The discussion in the identification chapter on which moments pin down which preference parameters is directly relevant here.

14.6.4 Diagonal Weighting Matrices

When using MSM or minimum distance with many moments, the optimal weighting matrix \(\mathbf{W}^{*}=\hat{S}^{-1}\) can be poorly estimated and lead to erratic results in finite samples. A common and practical alternative is to use a diagonal weighting matrix, where each moment is weighted by the inverse of its variance but cross-moment covariances are ignored. This sacrifices some efficiency but tends to be much more stable in practice.

14.7 Exercises

Exercise

Exercise 14.1 Estimate the preference parameters \((\beta,\sigma,\psi)\) of the savings model using the method of simulated moments. Take the income process parameters as given from Example 12.2.

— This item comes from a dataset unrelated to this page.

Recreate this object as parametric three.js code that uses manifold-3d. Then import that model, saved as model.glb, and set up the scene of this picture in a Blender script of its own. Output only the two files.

  1. Choose a set of target moments from the PSID data (Example 10.1) that are informative about \((\beta,\sigma,\psi)\). Justify your choice based on the identification discussion in the savings identification chapter.
  2. Implement the MSM estimator using the simulation code from Example 14.1.
  3. Report your estimates and plot the model fit for your chosen moments.
  4. Assess sensitivity: how do the estimates change when you use a different set of moments?
Exercise

Exercise 14.2 Continuing from Exercise 14.1:

  1. Implement a parametric bootstrap to compute standard errors for \((\hat{\beta},\hat{\sigma},\hat{\psi})\) following the approach in Example 14.4. Use \(B=100\) bootstrap replications.
  2. Construct 95% confidence intervals for each parameter.
  3. Which parameter is most precisely estimated? Which is least? Does this match your intuition from the identification discussion?
Exercise

Exercise 14.3 Return to the minimum distance estimation of the income process from Example 12.2. Instead of using the identity weighting matrix, implement estimation with:

  1. The diagonal weighting matrix, where each moment is weighted by the inverse of the variance of the corresponding sample moment.
  2. The optimal weighting matrix from Example 13.2.

Compare the estimates and standard errors across all three weighting schemes. How much does the choice of weighting matrix matter in practice?